As I have grown in my walk with God, I have started turning to Him for guidance in my struggles. Even when I felt like this marriage was over and maybe divorce was the answer. This morning, I asked God to speak to me about what I should do. My marriage has lasted for over twenty-five years and I don’t want it to end. I sat down to meditate and listened to calming music. After a while, I heard God say that me and my husband should go to counseling. He also prompted me to write this blog to reach others in a similar situation. I still need to talk to my husband about the counseling. However, no matter his answer, I will obey and go. I don’t know what the answer may be for your marital troubles, but I know that God does. You just need to go to Him, ask and have an open heart and mind to accept the answer.

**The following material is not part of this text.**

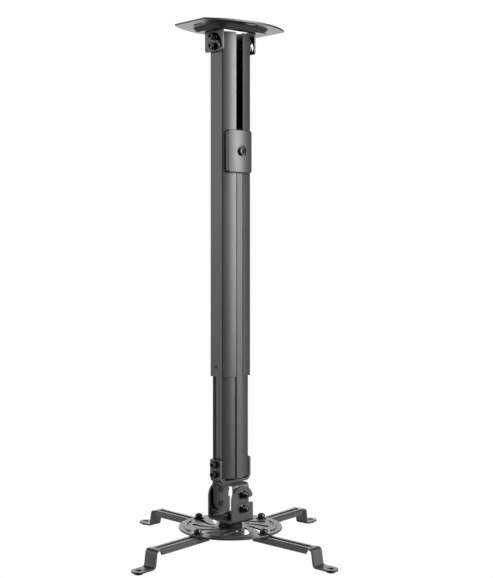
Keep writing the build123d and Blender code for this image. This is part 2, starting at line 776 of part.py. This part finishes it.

  1. Couples go into a marriage with other people’s expectations and not their own. They rush to do what is considered “normal” or “traditional” and don’t make the marriage their own. A year into the marriage people rush to have children, they drop friends, and they tend to drop their own activities they once enjoyed. I believe you need to take time in the beginning and spend time with your spouse and continue doing activities to keep life normal. Things get stagnant with just having the 9 to 5 to talk about or you have no friends to engage with sometimes.

    Everything requires a balance in life. People tend to get caught up in their own bubble until the relationship they were once high on becomes exhausted. However, I think everyone thinks the other person is sometime the problem. That person maybe feeling the same way too (trapped, bored). You have to start where you are now and go with the transitions where life takes you. Everyone has annoying habits, they can become forgetful or seem to lack empathy. I suppose its whether its intentional that matters versus, just like you may be; you’re exhausted from just the mundane things in life work, traffic, dealing with people outside the home. So, if that person wants to work on it and be apart of the next jump in your lives than go for it. Sometimes people are there for a season in our lives and we just need to let them go.

    We loose out on better things waiting for us when we continue to drive looking in the rear view mirror.. Best wishes for you and I pray it turns out for the best!!

    1. I think you make valid points but I feel as a Christian, I can’t just give up and leave. That’s why leaning on God and asking for guidance and support becomes even more important.